Supplied material:
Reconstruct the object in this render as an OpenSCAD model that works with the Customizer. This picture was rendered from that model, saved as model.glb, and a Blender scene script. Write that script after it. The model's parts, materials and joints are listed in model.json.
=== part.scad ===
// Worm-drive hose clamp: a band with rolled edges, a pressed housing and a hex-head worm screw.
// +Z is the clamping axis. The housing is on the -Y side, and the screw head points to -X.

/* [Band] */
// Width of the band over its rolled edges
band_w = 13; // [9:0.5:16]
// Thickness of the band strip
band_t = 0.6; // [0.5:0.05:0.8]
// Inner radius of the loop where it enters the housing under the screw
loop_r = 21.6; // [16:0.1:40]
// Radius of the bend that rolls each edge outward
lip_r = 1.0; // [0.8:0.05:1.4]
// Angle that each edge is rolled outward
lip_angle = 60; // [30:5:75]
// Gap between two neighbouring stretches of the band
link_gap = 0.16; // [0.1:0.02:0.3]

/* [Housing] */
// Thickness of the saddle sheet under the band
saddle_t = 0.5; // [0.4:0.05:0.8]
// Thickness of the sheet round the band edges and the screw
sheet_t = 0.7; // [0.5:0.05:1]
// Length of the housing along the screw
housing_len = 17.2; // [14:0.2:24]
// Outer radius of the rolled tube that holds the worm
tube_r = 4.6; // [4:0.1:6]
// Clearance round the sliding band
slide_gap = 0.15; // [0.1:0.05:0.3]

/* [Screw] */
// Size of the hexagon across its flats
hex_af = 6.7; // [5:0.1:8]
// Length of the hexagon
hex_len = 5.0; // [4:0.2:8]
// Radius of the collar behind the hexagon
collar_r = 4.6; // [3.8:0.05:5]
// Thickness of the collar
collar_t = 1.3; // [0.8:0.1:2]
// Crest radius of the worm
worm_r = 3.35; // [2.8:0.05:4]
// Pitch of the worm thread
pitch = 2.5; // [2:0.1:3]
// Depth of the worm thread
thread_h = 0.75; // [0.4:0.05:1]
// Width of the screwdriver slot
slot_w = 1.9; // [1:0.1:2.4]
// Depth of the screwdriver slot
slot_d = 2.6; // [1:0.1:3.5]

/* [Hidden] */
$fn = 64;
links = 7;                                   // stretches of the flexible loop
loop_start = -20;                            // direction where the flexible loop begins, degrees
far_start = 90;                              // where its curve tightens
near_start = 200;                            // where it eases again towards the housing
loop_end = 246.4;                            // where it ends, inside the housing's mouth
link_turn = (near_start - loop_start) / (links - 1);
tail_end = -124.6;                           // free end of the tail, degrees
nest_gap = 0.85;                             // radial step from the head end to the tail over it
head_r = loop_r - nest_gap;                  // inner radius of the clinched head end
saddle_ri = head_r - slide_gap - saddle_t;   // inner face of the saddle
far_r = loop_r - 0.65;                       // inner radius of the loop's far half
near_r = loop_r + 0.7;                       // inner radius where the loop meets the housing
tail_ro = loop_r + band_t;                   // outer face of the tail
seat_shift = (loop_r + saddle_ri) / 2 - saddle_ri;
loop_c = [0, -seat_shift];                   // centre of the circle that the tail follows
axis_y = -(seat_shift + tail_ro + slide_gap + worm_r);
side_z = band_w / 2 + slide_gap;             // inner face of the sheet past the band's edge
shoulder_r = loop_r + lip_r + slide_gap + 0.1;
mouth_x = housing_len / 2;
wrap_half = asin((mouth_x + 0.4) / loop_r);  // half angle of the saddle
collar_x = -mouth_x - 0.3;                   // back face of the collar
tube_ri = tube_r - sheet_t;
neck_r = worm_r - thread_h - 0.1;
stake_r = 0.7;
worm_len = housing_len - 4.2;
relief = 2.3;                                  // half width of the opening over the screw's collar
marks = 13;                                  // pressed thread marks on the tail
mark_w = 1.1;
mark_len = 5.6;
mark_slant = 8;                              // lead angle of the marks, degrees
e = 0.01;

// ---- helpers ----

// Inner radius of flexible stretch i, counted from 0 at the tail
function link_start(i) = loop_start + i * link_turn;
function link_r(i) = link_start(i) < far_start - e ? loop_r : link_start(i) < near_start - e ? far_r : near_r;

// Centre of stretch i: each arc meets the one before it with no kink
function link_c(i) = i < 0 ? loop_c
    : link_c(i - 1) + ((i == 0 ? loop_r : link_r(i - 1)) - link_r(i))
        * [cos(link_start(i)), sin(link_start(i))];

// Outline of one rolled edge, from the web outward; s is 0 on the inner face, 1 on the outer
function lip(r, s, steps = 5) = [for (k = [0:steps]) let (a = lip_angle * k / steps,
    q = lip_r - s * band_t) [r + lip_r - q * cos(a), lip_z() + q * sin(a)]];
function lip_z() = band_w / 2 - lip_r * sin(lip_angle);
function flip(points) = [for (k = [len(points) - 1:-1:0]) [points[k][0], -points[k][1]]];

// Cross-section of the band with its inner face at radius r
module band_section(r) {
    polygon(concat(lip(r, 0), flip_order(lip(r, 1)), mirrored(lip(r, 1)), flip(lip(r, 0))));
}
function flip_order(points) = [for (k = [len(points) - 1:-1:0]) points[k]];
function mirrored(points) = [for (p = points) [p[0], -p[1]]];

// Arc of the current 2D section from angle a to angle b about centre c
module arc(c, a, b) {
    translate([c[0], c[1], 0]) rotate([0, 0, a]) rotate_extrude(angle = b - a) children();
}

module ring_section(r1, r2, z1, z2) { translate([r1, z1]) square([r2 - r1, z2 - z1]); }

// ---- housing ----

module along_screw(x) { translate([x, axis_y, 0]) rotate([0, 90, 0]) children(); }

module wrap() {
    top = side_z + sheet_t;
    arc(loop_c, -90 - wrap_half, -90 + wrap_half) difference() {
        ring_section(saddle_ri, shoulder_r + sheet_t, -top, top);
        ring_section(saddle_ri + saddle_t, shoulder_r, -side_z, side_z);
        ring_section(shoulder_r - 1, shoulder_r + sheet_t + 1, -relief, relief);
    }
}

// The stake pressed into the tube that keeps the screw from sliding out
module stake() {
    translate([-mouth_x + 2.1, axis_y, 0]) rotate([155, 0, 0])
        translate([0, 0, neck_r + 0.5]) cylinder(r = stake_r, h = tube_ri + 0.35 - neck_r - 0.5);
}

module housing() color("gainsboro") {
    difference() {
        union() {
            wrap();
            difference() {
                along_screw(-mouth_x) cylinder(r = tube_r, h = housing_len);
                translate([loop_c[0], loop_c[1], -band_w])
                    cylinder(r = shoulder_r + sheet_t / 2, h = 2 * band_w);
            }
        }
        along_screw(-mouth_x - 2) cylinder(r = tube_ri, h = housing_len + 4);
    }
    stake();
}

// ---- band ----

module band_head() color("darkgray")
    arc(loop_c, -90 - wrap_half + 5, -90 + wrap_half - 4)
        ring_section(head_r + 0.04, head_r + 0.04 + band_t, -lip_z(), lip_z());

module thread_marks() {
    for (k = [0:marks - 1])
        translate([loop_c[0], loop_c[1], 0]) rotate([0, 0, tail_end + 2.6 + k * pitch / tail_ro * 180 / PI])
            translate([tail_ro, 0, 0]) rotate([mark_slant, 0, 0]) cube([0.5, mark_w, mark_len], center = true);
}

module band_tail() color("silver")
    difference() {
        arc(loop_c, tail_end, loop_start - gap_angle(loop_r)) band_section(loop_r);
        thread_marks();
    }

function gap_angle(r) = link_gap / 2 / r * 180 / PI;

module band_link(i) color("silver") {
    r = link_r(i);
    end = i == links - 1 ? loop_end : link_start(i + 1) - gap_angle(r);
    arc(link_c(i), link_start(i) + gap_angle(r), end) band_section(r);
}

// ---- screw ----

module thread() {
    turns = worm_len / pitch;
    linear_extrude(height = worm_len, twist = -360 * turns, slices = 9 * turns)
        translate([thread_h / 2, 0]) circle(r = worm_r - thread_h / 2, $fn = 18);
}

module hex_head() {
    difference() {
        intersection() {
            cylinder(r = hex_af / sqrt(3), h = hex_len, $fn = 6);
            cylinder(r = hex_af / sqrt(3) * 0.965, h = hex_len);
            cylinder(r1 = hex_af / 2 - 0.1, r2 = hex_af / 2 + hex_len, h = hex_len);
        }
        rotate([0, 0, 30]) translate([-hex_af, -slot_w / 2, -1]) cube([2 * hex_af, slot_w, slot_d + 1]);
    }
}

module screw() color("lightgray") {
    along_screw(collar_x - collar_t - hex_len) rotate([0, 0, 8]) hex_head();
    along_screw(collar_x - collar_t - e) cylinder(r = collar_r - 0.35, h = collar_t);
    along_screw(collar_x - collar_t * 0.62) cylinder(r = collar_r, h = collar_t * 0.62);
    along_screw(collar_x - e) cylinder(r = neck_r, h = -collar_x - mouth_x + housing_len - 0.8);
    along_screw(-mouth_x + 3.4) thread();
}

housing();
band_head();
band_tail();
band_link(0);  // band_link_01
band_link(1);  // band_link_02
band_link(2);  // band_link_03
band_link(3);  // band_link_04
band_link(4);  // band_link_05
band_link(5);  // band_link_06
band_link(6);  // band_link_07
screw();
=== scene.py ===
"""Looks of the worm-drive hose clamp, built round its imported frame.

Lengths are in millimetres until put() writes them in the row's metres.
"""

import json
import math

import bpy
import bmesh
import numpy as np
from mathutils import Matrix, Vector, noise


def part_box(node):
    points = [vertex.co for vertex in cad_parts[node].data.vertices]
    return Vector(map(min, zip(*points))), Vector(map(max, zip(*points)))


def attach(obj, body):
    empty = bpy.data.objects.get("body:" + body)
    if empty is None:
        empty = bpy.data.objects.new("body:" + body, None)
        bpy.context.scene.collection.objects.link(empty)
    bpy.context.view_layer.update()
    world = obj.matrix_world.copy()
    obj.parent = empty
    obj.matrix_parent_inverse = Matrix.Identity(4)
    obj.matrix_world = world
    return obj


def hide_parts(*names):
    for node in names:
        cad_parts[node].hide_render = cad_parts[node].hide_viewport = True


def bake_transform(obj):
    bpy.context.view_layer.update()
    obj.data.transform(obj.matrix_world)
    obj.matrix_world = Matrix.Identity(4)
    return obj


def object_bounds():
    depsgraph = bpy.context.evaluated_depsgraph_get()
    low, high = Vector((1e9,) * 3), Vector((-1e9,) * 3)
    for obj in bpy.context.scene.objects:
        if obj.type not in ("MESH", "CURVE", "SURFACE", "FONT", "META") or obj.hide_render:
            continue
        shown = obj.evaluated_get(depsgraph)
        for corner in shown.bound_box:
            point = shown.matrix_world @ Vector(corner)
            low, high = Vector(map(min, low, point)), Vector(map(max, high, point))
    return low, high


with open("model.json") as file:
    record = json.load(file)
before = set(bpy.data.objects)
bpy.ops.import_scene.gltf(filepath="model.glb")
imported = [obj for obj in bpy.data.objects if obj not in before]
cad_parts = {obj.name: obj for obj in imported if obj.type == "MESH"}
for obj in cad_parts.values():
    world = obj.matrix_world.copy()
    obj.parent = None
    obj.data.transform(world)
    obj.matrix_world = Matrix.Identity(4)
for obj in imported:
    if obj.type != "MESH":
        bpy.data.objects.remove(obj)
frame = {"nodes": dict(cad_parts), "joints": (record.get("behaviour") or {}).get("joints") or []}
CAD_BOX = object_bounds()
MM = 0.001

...

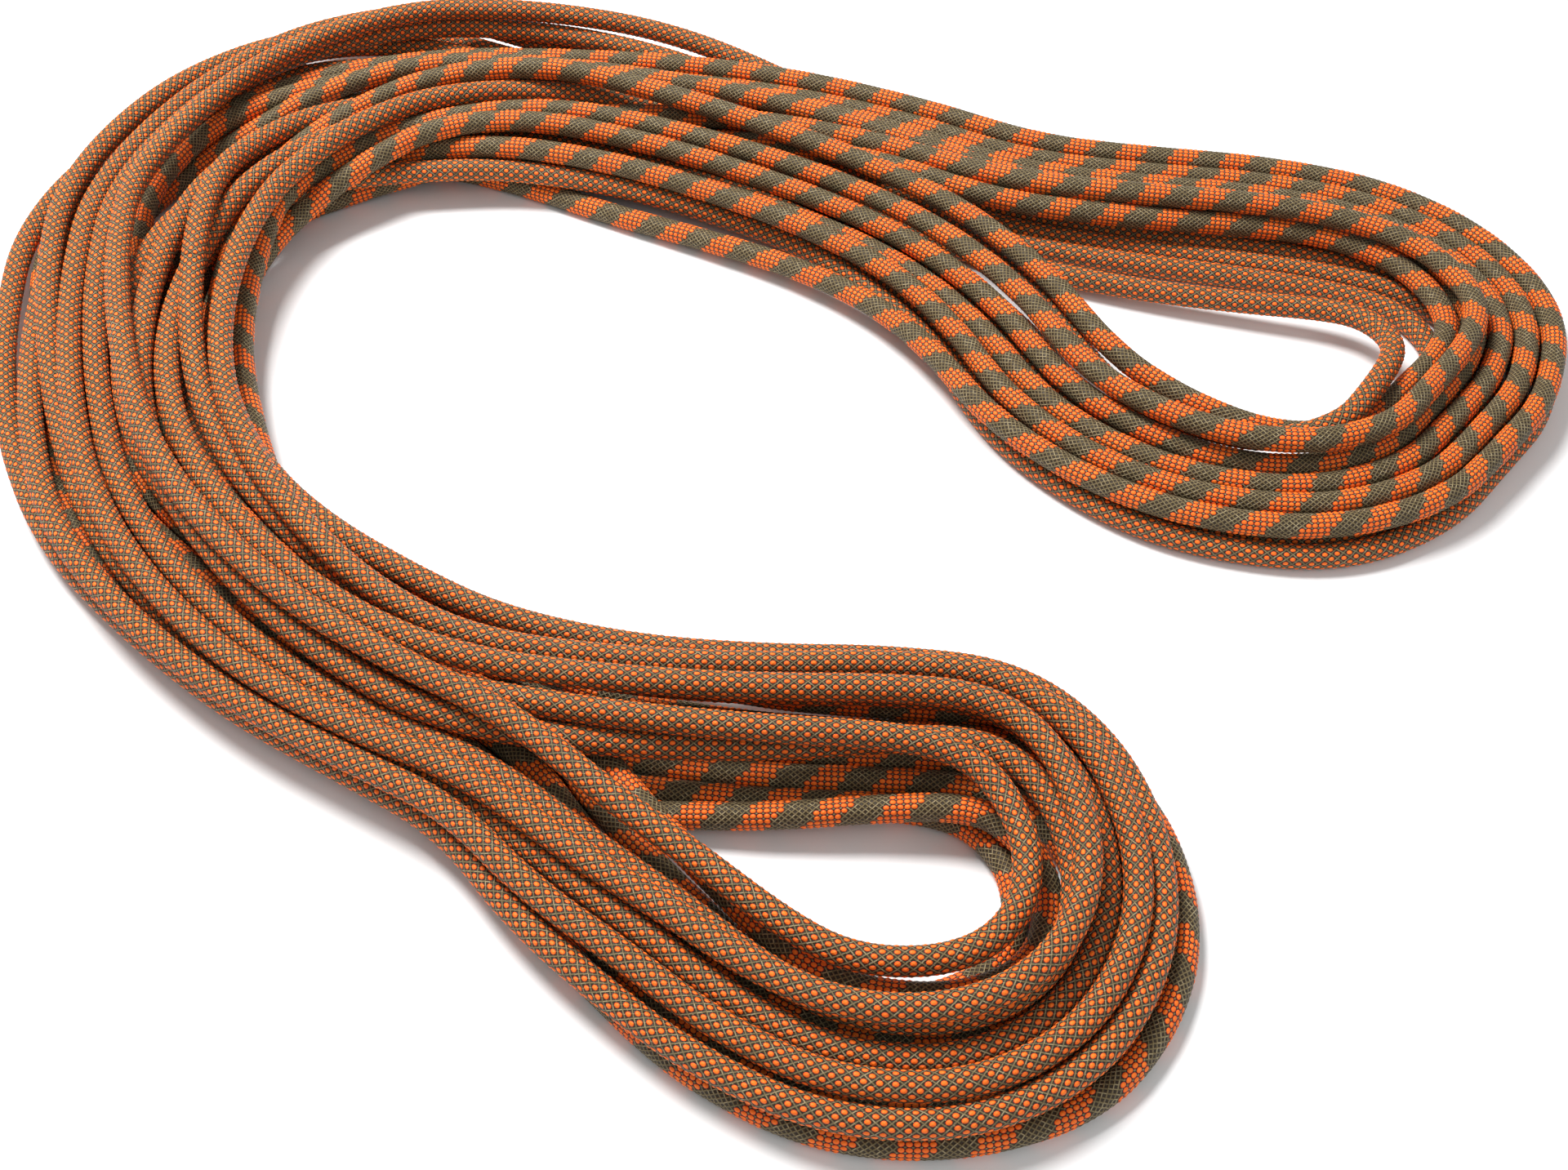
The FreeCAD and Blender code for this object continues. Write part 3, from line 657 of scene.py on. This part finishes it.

What to produce:
Only the lines from the one bearing "along_screw(collar_x - e)" through the one bearing "low, high = Vector((1e9,)" should be repeated, exactly as given.

Task answer:
    along_screw(collar_x - e) cylinder(r = neck_r, h = -collar_x - mouth_x + housing_len - 0.8);
    along_screw(-mouth_x + 3.4) thread();
}

housing();
band_head();
band_tail();
band_link(0);  // band_link_01
band_link(1);  // band_link_02
band_link(2);  // band_link_03
band_link(3);  // band_link_04
band_link(4);  // band_link_05
band_link(5);  // band_link_06
band_link(6);  // band_link_07
screw();
=== scene.py ===
"""Looks of the worm-drive hose clamp, built round its imported frame.

Lengths are in millimetres until put() writes them in the row's metres.
"""

import json
import math

import bpy
import bmesh
import numpy as np
from mathutils import Matrix, Vector, noise


def part_box(node):
    points = [vertex.co for vertex in cad_parts[node].data.vertices]
    return Vector(map(min, zip(*points))), Vector(map(max, zip(*points)))


def attach(obj, body):
    empty = bpy.data.objects.get("body:" + body)
    if empty is None:
        empty = bpy.data.objects.new("body:" + body, None)
        bpy.context.scene.collection.objects.link(empty)
    bpy.context.view_layer.update()
    world = obj.matrix_world.copy()
    obj.parent = empty
    obj.matrix_parent_inverse = Matrix.Identity(4)
    obj.matrix_world = world
    return obj


def hide_parts(*names):
    for node in names:
        cad_parts[node].hide_render = cad_parts[node].hide_viewport = True


def bake_transform(obj):
    bpy.context.view_layer.update()
    obj.data.transform(obj.matrix_world)
    obj.matrix_world = Matrix.Identity(4)
    return obj


def object_bounds():
    depsgraph = bpy.context.evaluated_depsgraph_get()
    low, high = Vector((1e9,) * 3), Vector((-1e9,) * 3)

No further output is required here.